BE: This is the first official appearance of the name Cesar Rojo, who is well-known in the two-wheeler industry. As son of the former managing director of KTM Spain, he has made a name far beyond his home country of Spain with his Cero Design Studio. This company is well known for its design, engineering, simulation, composites, prototyping and testing of two-wheelers. Pierer Mobility was among his customers, but he also created his own premium MTB brand Unno Bikes. To what extent is he now involved in the brand Felt Bicycles?
Florian Burguet: Cesar Rojo takes care of product management and development and I handle sales, marketing, customer service. We share the position of managing director and important decisions for Felt are agreed by the two of us. His other long-time venture, Cero Design Studio is indeed an experienced and well-known bike design and engineering firm operating out of Barcelona, Spain. From now Cero Design Studio will also take care of the upcoming product development of Felt Bicycles."
This explains the tie-up between Cero and KTM motorcycles in the past...
Cesar could be the guy who brings Felt back from obscurity... This could get interesting..
Felt isn’t obscure in the track world.
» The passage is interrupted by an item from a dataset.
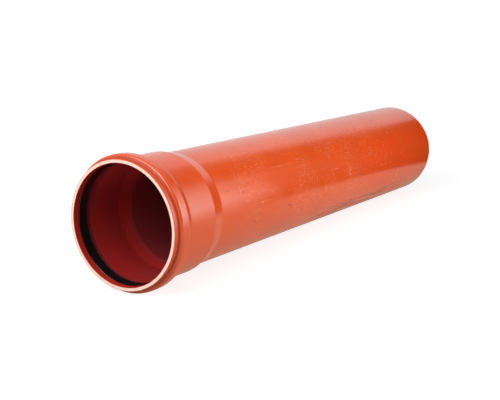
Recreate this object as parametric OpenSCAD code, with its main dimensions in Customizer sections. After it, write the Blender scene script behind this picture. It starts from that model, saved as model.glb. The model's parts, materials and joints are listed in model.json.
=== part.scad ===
// Solid-wall PVC-U sewer pipe with a belled socket at one end and a chamfered
// spigot at the other. A rubber lip seal sits in the groove inside the socket's
// bead. The pipe lies on its side, on the bead and on the spigot end, with its
// axis along +X from mouth to spigot and the floor at Z = 0.
// Each section is drawn as [distance from the mouth, radius] and turned once.

/* [Barrel] */
// Outside diameter of the barrel and of the spigot
pipe_od = 110; // [90:1:160]
// Wall thickness of the barrel
pipe_wall = 3.2; // [2.6:0.1:5]
// Laying length, from the shoulder inside the socket to the spigot end
laying_l = 500; // [200:1:3000]

/* [Spigot end] */
// Length of the chamfer along the pipe
chamfer_l = 5; // [3:0.5:12]
// Slope of the chamfer against the axis
chamfer_angle = 15; // [5:1:20]

/* [Socket] */
// Gap all round between the socket bore and a spigot
spigot_gap = 0.2; // [0.1:0.05:1]
// Depth of the socket bore, from the mouth to the shoulder
socket_l = 62; // [50:0.5:120]
// Wall thickness round the socket bore
socket_wall = 2.9; // [2.4:0.1:5]
// Length of the shoulder that narrows the socket to the barrel
shoulder_l = 15; // [10:0.5:30]
// Radius that blends both ends of the shoulder
shoulder_blend = 8; // [2:0.5:20]

/* [Mouth] */
// How much wider the mouth is than the socket bore, in radius
mouth_flare = 0.45; // [0:0.05:1]
// Wall thickness of the mouth
mouth_wall = 3.4; // [2.4:0.1:5]
// Rounding of the rim's edges
rim_edge = 0.4; // [0.1:0.1:1]

/* [Groove and bead] */
// Distance from the mouth to the groove's front corner
groove_start = 6.8; // [5:0.1:15]
// Depth of the groove below the socket bore
groove_depth = 5; // [3:0.1:8]
// Length of the groove's steep front wall, along the pipe
groove_front_l = 2.6; // [1.5:0.1:6]
// Length of the groove's floor
groove_floor_l = 6.2; // [5:0.1:15]
// Length of the groove's sloping back wall
groove_back_l = 8.8; // [4:0.1:20]
// Radius that blends the groove's corners
groove_blend = 1.2; // [0.5:0.1:2]
// Rounding of the corner where the mouth's bore drops into the groove
groove_edge = 0.6; // [0.2:0.1:1]
// Wall thickness of the bead over the groove's floor
bead_wall = 2.7; // [2.2:0.1:5]
// How far the foot of the bead lies ahead of the groove's front corner
bead_lead = 0.9; // [0.5:0.1:2]
// Length of the bead's steep front, along the pipe
bead_front_l = 0.6; // [0.2:0.1:3]
// Radius of the crease at the foot of the bead
bead_foot = 0.5; // [0.2:0.1:1]
// Radius that blends the bead's other corners
bead_blend = 2.5; // [1:0.1:4]

/* [Seal ring] */
// Gap between the ring and the groove
seal_gap = 0.2; // [0.05:0.05:0.5]
// How far the ring's nose stays back from the mouth's bore
nose_inset = 0.4; // [0.1:0.1:1]
// Rounding of the ring's nose
nose_edge = 0.8; // [0.3:0.1:1]
// Length of the ring's root along the groove's floor
root_l = 5; // [3:0.1:6]
// Thickness of the root where the lip leaves it
root_t = 2; // [1:0.1:2.5]
// Length of the hollow behind the nose
hollow_l = 2.4; // [1:0.1:4]
// Depth of the hollow behind the nose
hollow_depth = 0.5; // [0.1:0.1:1]
// Distance from the groove's front corner to the lip's edge
lip_l = 11.4; // [8:0.1:15]
// How far the lip's edge stands inside the socket bore
lip_stand = 0.2; // [0:0.1:2]
// Thickness of the lip at its edge
lip_edge = 0.8; // [0.6:0.1:1.5]
// Rounding of the lip's edge
lip_round = 0.25; // [0.1:0.05:0.3]

/* [Hidden] */
$fn = 180;
arc_steps = 6;

barrel_r = pipe_od / 2;
barrel_bore_r = barrel_r - pipe_wall;
socket_r = barrel_r + spigot_gap;
mouth_r = socket_r + mouth_flare;
groove_r = socket_r + groove_depth;
bead_r = groove_r + bead_wall;
floor_start = groove_start + groove_front_l;
floor_end = floor_start + groove_floor_l;
groove_end = floor_end + groove_back_l;
bead_start = groove_start - bead_lead;
shoulder_end = socket_l + shoulder_l;
pipe_l = socket_l + laying_l;
chamfer_start = pipe_l - chamfer_l;
spigot_end_r = barrel_r - chamfer_l * tan(chamfer_angle);
groove_back_angle = atan(groove_depth / groove_back_l);
shoulder_angle = atan((socket_r - barrel_bore_r) / shoulder_l);
front_angle = atan((groove_r - mouth_r) / groove_front_l);
nose_r = mouth_r + nose_inset;
root_r = groove_r - seal_gap;
lip_s = groove_start + lip_l;
lip_r = socket_r - lip_stand;

// How far past the bore's corner the outside turns, where a wall bends by the angle
function past(wall, angle) = wall * tan(angle / 2);

// Where the ring's front face, parallel to the groove's front wall, passes the radius r
function ring_front(r) =
    groove_start + (r - mouth_r) / tan(front_angle) + seal_gap / sin(front_angle);

function unit(v) = v / norm(v);
function turned(v, a) = [v.x * cos(a) - v.y * sin(a), v.x * sin(a) + v.y * cos(a)];

// Points of the arc of radius r that rounds the corner b on the way from a to c
function corner(a, b, c, r) =
    let (
        back = unit(a - b),
        ahead = unit(c - b),
        half = acos(back * ahead) / 2,
        centre = b + unit(back + ahead) * r / sin(half),
        start = b + back * r / tan(half) - centre,
        sweep = (180 - 2 * half) * sign(cross(back, ahead))
    )
    [for (k = [0:arc_steps]) centre + turned(start, -sweep * k / arc_steps)];

// A closed outline from [x, y, radius] points, with each corner rounded by its radius
function rounded(points) =
    let (n = len(points), at = [for (p = points) [p.x, p.y]])
    [for (i = [0:n - 1]) each points[i][2] == 0 ? [at[i]]
        : corner(at[(i + n - 1) % n], at[i], at[(i + 1) % n], points[i][2])];

// The wall's section: out along the outside, back along the bore
wall_outline = rounded([
    [0, mouth_r + mouth_wall, rim_edge],
    [bead_start, mouth_r + mouth_wall, bead_foot],
    [bead_start + bead_front_l, bead_r, bead_blend],
    [floor_end + past(bead_wall, groove_back_angle), bead_r, bead_blend],
    [groove_end + past(socket_wall, groove_back_angle), socket_r + socket_wall, bead_blend],
    [socket_l + past(socket_wall, shoulder_angle), socket_r + socket_wall, shoulder_blend],
    [shoulder_end + past(pipe_wall, shoulder_angle), barrel_r, shoulder_blend],
    [chamfer_start, barrel_r, 0],
    [pipe_l, spigot_end_r, 0],
    [pipe_l, barrel_bore_r, 0],
    [shoulder_end, barrel_bore_r, shoulder_blend],
    [socket_l, socket_r, shoulder_blend],
    [groove_end, socket_r, groove_blend],
    [floor_end, groove_r, groove_blend],
    [floor_start, groove_r, groove_blend],
    [groove_start, mouth_r, groove_edge],
    [0, mouth_r, rim_edge],
]);

// The ring's section: a root on the groove's floor, and a lip that leans in and back
seal_outline = rounded([
    [ring_front(nose_r), nose_r, nose_edge],
    [ring_front(root_r), root_r, groove_blend],
    [ring_front(root_r) + root_l, root_r, nose_edge],
    [ring_front(root_r) + root_l, root_r - root_t, nose_edge],
    [lip_s, lip_r + lip_edge, lip_round],
    [lip_s, lip_r, lip_round],
    [ring_front(nose_r) + hollow_l, nose_r + hollow_depth, nose_edge],
]);

// Lying on a level floor, the pipe touches it at the bead and at the spigot
rest_tilt = atan((bead_r - barrel_r) / (chamfer_start - floor_end));
rest_height = max([for (p = wall_outline) p.x * sin(rest_tilt) + p.y * cos(rest_tilt)]);
reach_back = min([for (p = wall_outline) p.x * cos(rest_tilt) - p.y * sin(rest_tilt)]);
reach_ahead = max([for (p = wall_outline) p.x * cos(rest_tilt) + p.y * sin(rest_tilt)]);

// Turns a section about the pipe's axis and lays it down in its place
module turned_and_laid(outline) {
    translate([-(reach_back + reach_ahead) / 2, 0, rest_height])
        rotate([0, 90 + rest_tilt, 0])
            rotate_extrude()
                polygon([for (p = outline) [p.y, p.x]]);
}

module pipe() {
    color("chocolate") turned_and_laid(wall_outline);
}

module seal_ring() {
    color("black") turned_and_laid(seal_outline);
}

pipe();
seal_ring();
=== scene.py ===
"""The looks of a DN/OD 110 sewer pipe with a belled socket, lying on a pale floor.

The pipe and its seal are turned again, more finely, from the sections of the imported
CAD nodes. A place on the pipe is given by s, the distance from the mouth along the
pipe's axis, and by turn, the angle about the axis: 0 is up, and 90 degrees is the side
at -Y. Lengths are in metres, but the methods of a Surface take millimetres and degrees.
"""

import json
import math

import bmesh
import bpy
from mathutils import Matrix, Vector


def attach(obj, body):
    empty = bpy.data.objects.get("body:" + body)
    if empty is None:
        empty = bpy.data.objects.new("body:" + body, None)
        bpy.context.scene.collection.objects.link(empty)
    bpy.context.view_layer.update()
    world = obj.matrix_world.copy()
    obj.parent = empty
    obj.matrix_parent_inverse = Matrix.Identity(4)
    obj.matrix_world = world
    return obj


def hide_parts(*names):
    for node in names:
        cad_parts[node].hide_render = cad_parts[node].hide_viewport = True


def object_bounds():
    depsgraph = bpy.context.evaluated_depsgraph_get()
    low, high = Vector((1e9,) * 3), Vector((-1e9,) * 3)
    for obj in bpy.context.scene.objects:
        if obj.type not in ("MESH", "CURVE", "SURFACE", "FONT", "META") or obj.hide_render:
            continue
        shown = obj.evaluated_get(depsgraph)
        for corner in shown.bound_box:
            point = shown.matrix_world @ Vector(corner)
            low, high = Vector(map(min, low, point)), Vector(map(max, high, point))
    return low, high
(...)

Here in the USA they sponsor, among other people, our best female track rider, and a handful of losers wasting their lives doing gravel races.
They support a women’s UCI continental road team here in the USA… but clearly that’s not very effective marketing when we have less than 10 days of UCI racing in this country.
The track world is itself quite an obscure cycling niche though.
Full disclosure: I designed the first Felt track bikes.
Rad! Were you also involved w/ the left-side drive bike at all?
I left Felt before that one was developed. I designed almost half of their bikes through 2010: the first AR, DA, Bayonet, and aluminum TK bikes were mine. BMX's, Beach Cruisers, MTB's all sorts.
Working on their 6-bar link suspension bike is probably what lead me to design my 3ish bar link bike because more links = more problems.
I doubt the sparkling water guys were that behind on their ebike development payments.